A coordinated European strategy for transport of captured carbon is slowly emerging, with opportunity for maritime and inland terminals and the shipowners serving them.
Europe has been remarkably slow to prioritize the development of its CO2 transport network. That could change this year as Europe’s political institutions finalise their review of transport infrastructure policy, known as the Trans European Network for Transport (TEN-T).
For a region that was a first mover in climate policy, from stimulating infrastructure development to pricing carbon under the EU Emissions Trading Scheme (ETS), the absence of clear plan for moving CO2 has been surprising. Carbon capture and storage (CCS) is essential for decarbonising land-based heavy industry. Carbon sequestration projects are proliferating. But without a widespread and well defined CO2 transport network, many projects that could benefit from CCS remain cut off from sequestration sites.
Eadbhard Pernot is Carbon Capture Policy Manager for international non-governmental organisation Clean Air Task Force, which lobbies for action on often overlooked areas of climate policy. He says: “The ETS price reached €100 recently, so those industries are going to become exposed to very high carbon prices. We’re going to need action when it comes to building out CO2 infrastructure.”
Pipelines are one option for connecting the dots, offering lower overall transport costs than rail, barge or ship. TEN-T’s energy counterpart, the Trans European Network for Energy (TEN-E), incentivizes and supports CO2 pipeline investment. The policy recognizes that piping captured carbon between industrial sites, transport hubs and green fuel production facilities could create valuable synergies while relying on much of the same infrastructure used to carry renewable hydrogen, methanol and ammonia.
But TEN-E stopped short of coordinating multimodal CO2 transport. Not because the policymakers prefer pipelines; other modes can sometimes be a better option, with lower start-up costs and without the need for consistent, large volumes. They simply assumed, arguably quite reasonably, that transport modes were best regulated under TEN-T.
Carbon sinkhole
Unfortunately, those reviewing TEN-T thought the opposite; that CO2 transport was integral to energy infrastructure and fell under TEN-E. So when the European Commission produced their proposal for the current review, there was no supporting policy for a multimodal CO2 transport network. When the Council’s general approach was published, it included amendments to stress the need for synergies between the transport and energy sector and refer to the transport of carbon dioxide through pipelines or other modes of transport. The Parliament is now considering whether to include these transport modalities in its own position.

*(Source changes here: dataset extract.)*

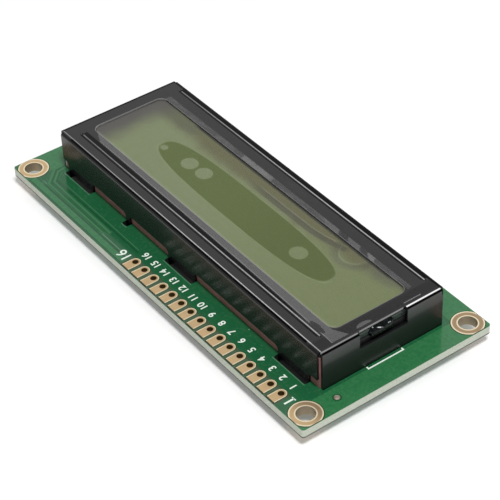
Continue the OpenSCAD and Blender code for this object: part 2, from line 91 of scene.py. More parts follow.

Clean Air Task Force and more than 20 other organisations are urging the Parliament’s Committee on Transport and Tourism (TRAN) to include those amendments when it votes on a compromise text in March. That text will then form the basis of the Parliament’s position during tripartite discussions with the Commission and Council, which take several months to conclude. That means Europe should finalise the TEN-T legislation this year, while the Commission has also announced it is finally considering a comprehensive CCS strategy this year.
Alessia Virone, European Government Affairs Director at Clean Air Task Force, says: “One of the issues we’re facing is the lack of comprehensive vision and policy attention on how to deploy the necessary infrastructure. That’s why it’s important that the Commission comes up with an actual CCS strategy.”
Virone notes that the amendments to enhance CO2 transport modalities come from across the political spectrum, indicating wide support for a more coherent policy. There is wide interest too in the corporate realm; the open letter was signed by a broad mix of heavy industry, infrastructure developers and logistics providers – including ports and shipowners.
The maritime interest is not surprising. There are 18 CO2 transport projects in the latest tranche of candidates to become Projects of Common Interest (PCI), a favoured status granted to projects in priority areas involving at least two EU states. Of those, several are set to rely on CO2 shipping, with around 15 export and import terminals referenced. These come on top of seven projects that have already secured support by from the EU Innovation Fund.
There are further opportunities for inland vessel operators as CCS projects spread deep into the heartland. As Europe enters a new era of high carbon pricing and increasing urgency on emissions reduction, a coordinated approach to developing the transport network is needed to ensure that industry across Europe can decarbonise at scale and pace.